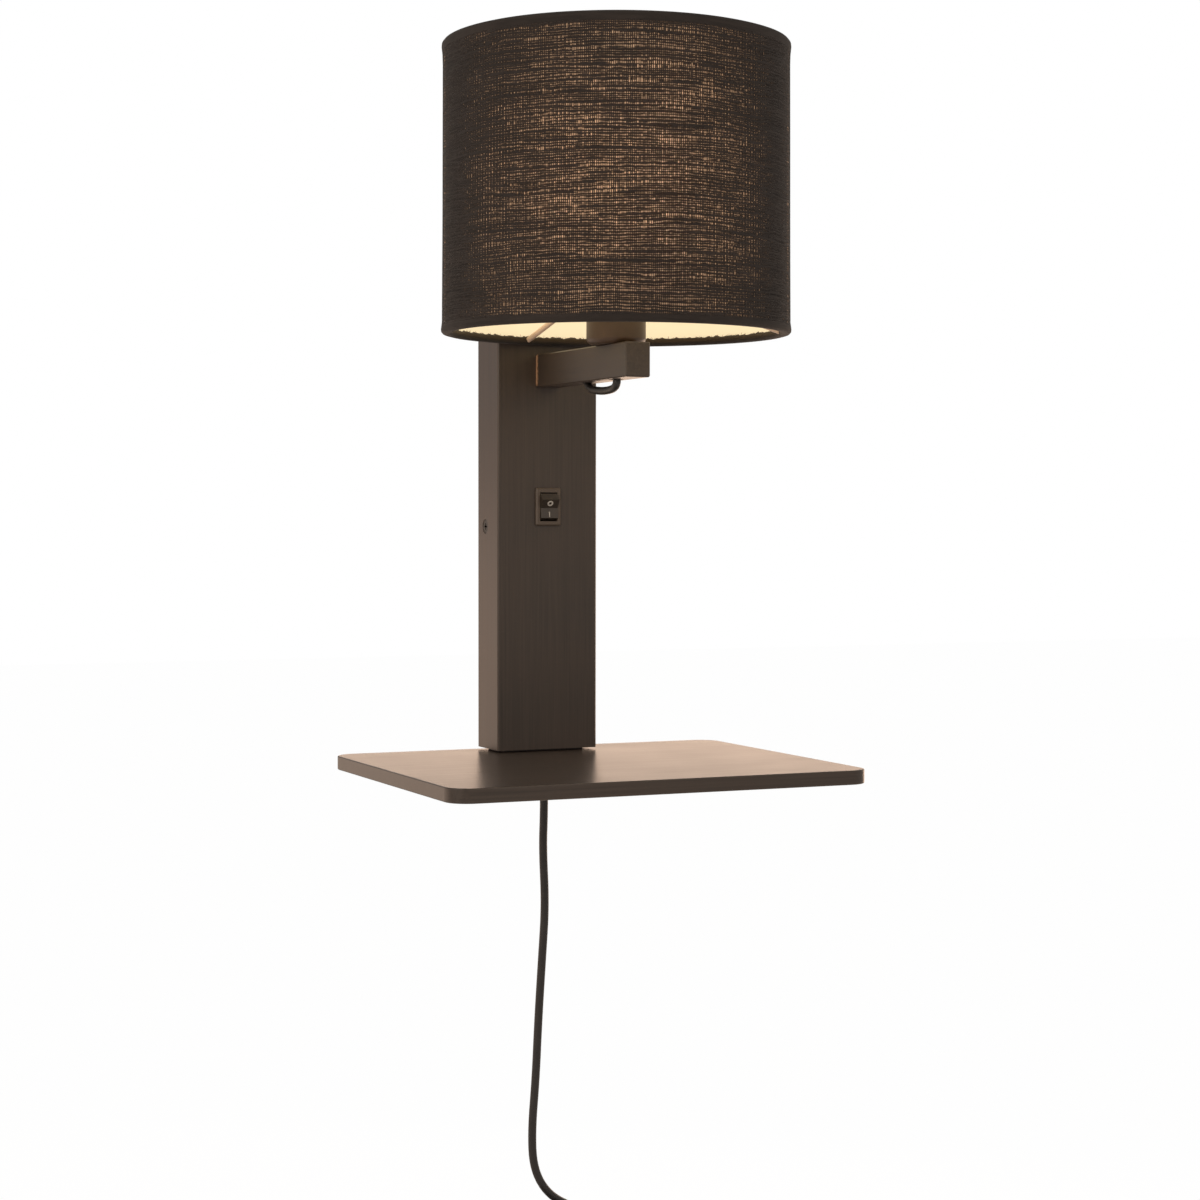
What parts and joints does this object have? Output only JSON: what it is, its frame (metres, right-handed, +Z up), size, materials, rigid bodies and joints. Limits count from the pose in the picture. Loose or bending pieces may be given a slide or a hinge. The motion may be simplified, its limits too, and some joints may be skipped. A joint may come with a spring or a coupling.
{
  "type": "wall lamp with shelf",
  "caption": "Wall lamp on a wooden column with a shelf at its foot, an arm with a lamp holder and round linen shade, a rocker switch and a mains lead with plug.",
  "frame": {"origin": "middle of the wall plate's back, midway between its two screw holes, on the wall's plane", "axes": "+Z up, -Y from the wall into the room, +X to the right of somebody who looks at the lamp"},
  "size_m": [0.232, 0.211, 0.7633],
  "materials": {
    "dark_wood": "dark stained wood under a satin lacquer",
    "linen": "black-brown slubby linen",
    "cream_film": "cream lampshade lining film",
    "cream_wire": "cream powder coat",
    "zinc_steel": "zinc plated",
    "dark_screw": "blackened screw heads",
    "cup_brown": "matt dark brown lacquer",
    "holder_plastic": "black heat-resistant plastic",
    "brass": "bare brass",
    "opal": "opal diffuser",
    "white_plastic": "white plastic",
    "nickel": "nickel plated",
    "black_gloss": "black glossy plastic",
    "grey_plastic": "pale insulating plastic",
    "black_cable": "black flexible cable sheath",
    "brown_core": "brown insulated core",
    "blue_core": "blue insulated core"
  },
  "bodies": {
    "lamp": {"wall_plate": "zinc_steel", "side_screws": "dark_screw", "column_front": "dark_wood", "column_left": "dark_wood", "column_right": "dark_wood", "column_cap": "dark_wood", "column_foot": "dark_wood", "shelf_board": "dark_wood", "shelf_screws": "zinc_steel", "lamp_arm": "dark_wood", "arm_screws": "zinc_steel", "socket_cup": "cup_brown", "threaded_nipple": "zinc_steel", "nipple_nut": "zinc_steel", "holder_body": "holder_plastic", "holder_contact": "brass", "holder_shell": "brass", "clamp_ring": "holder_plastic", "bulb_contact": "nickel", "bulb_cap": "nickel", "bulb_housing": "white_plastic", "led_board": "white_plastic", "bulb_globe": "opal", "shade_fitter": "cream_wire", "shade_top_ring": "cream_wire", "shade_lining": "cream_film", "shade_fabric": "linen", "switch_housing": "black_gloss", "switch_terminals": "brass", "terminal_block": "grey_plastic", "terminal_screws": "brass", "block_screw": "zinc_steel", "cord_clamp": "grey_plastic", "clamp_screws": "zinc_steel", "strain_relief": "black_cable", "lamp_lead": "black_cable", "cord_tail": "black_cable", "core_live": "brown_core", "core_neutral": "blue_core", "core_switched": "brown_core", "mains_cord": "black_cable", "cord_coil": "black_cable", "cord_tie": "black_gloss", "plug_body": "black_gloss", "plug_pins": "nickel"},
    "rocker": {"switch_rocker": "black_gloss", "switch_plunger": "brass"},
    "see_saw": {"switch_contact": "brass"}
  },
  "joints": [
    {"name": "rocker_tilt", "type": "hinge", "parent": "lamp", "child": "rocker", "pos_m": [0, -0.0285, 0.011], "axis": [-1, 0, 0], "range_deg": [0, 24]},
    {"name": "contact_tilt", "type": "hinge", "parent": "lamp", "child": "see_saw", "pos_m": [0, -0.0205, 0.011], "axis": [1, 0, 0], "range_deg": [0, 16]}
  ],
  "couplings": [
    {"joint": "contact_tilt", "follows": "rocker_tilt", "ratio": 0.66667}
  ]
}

##############################

• PROBLEM STATEMENT:
Repeat the whole listing exactly, keeping every line intact.

• FULL OUTPUT:
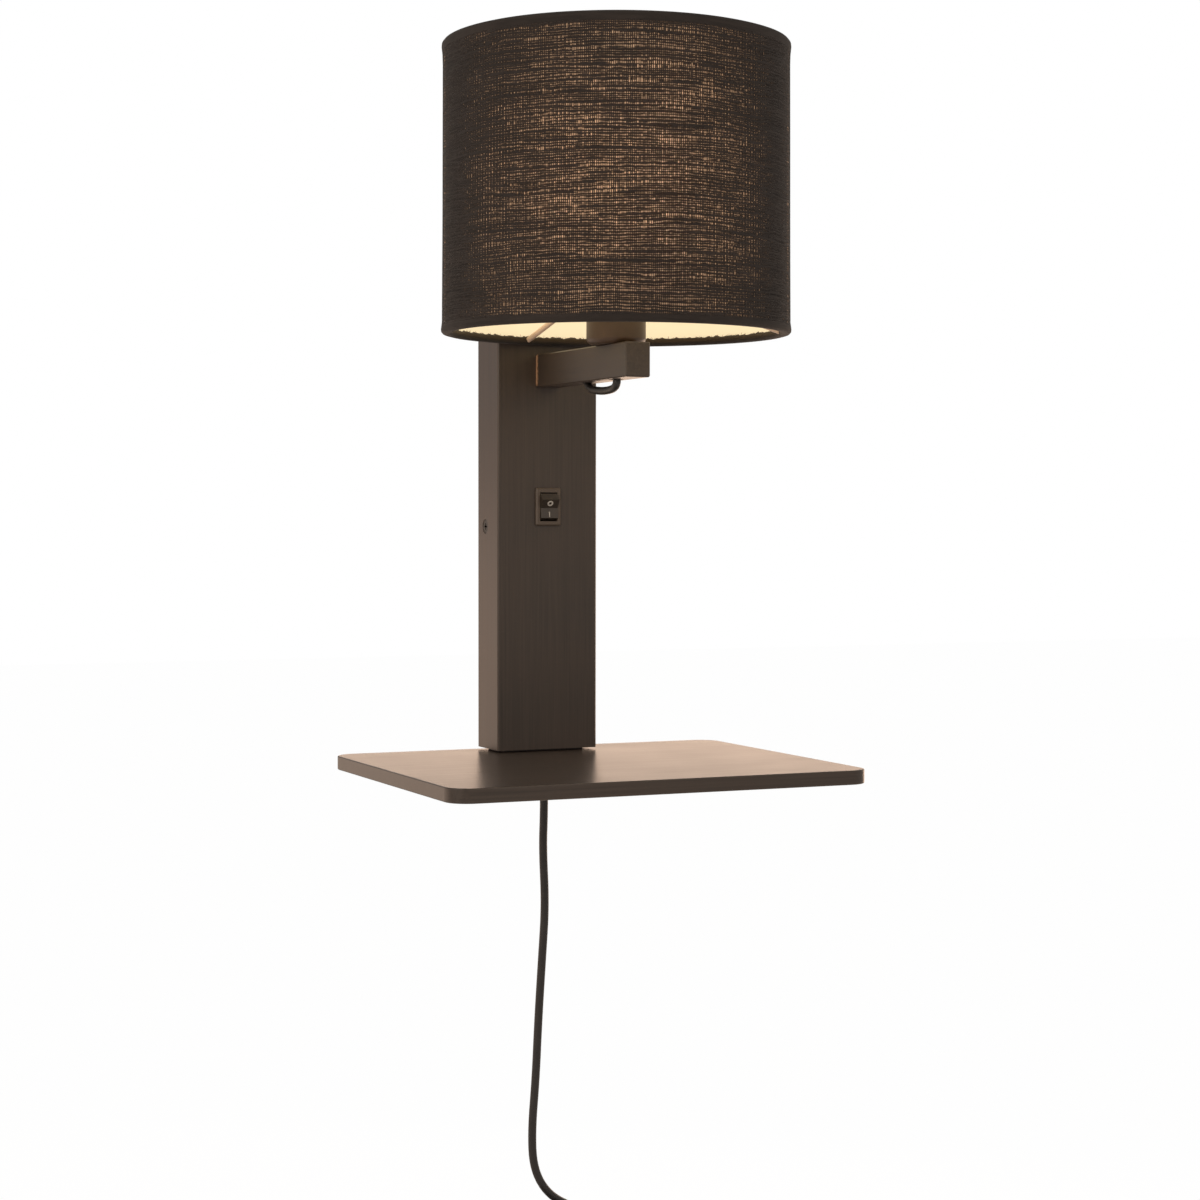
What parts and joints does this object have? Output only JSON: what it is, its frame (metres, right-handed, +Z up), size, materials, rigid bodies and joints. Limits count from the pose in the picture. Loose or bending pieces may be given a slide or a hinge. The motion may be simplified, its limits too, and some joints may be skipped. A joint may come with a spring or a coupling.
{
  "type": "wall lamp with shelf",
  "caption": "Wall lamp on a wooden column with a shelf at its foot, an arm with a lamp holder and round linen shade, a rocker switch and a mains lead with plug.",
  "frame": {"origin": "middle of the wall plate's back, midway between its two screw holes, on the wall's plane", "axes": "+Z up, -Y from the wall into the room, +X to the right of somebody who looks at the lamp"},
  "size_m": [0.232, 0.211, 0.7633],
  "materials": {
    "dark_wood": "dark stained wood under a satin lacquer",
    "linen": "black-brown slubby linen",
    "cream_film": "cream lampshade lining film",
    "cream_wire": "cream powder coat",
    "zinc_steel": "zinc plated",
    "dark_screw": "blackened screw heads",
    "cup_brown": "matt dark brown lacquer",
    "holder_plastic": "black heat-resistant plastic",
    "brass": "bare brass",
    "opal": "opal diffuser",
    "white_plastic": "white plastic",
    "nickel": "nickel plated",
    "black_gloss": "black glossy plastic",
    "grey_plastic": "pale insulating plastic",
    "black_cable": "black flexible cable sheath",
    "brown_core": "brown insulated core",
    "blue_core": "blue insulated core"
  },
  "bodies": {
    "lamp": {"wall_plate": "zinc_steel", "side_screws": "dark_screw", "column_front": "dark_wood", "column_left": "dark_wood", "column_right": "dark_wood", "column_cap": "dark_wood", "column_foot": "dark_wood", "shelf_board": "dark_wood", "shelf_screws": "zinc_steel", "lamp_arm": "dark_wood", "arm_screws": "zinc_steel", "socket_cup": "cup_brown", "threaded_nipple": "zinc_steel", "nipple_nut": "zinc_steel", "holder_body": "holder_plastic", "holder_contact": "brass", "holder_shell": "brass", "clamp_ring": "holder_plastic", "bulb_contact": "nickel", "bulb_cap": "nickel", "bulb_housing": "white_plastic", "led_board": "white_plastic", "bulb_globe": "opal", "shade_fitter": "cream_wire", "shade_top_ring": "cream_wire", "shade_lining": "cream_film", "shade_fabric": "linen", "switch_housing": "black_gloss", "switch_terminals": "brass", "terminal_block": "grey_plastic", "terminal_screws": "brass", "block_screw": "zinc_steel", "cord_clamp": "grey_plastic", "clamp_screws": "zinc_steel", "strain_relief": "black_cable", "lamp_lead": "black_cable", "cord_tail": "black_cable", "core_live": "brown_core", "core_neutral": "blue_core", "core_switched": "brown_core", "mains_cord": "black_cable", "cord_coil": "black_cable", "cord_tie": "black_gloss", "plug_body": "black_gloss", "plug_pins": "nickel"},
    "rocker": {"switch_rocker": "black_gloss", "switch_plunger": "brass"},
    "see_saw": {"switch_contact": "brass"}
  },
  "joints": [
    {"name": "rocker_tilt", "type": "hinge", "parent": "lamp", "child": "rocker", "pos_m": [0, -0.0285, 0.011], "axis": [-1, 0, 0], "range_deg": [0, 24]},
    {"name": "contact_tilt", "type": "hinge", "parent": "lamp", "child": "see_saw", "pos_m": [0, -0.0205, 0.011], "axis": [1, 0, 0], "range_deg": [0, 16]}
  ],
  "couplings": [
    {"joint": "contact_tilt", "follows": "rocker_tilt", "ratio": 0.66667}
  ]
}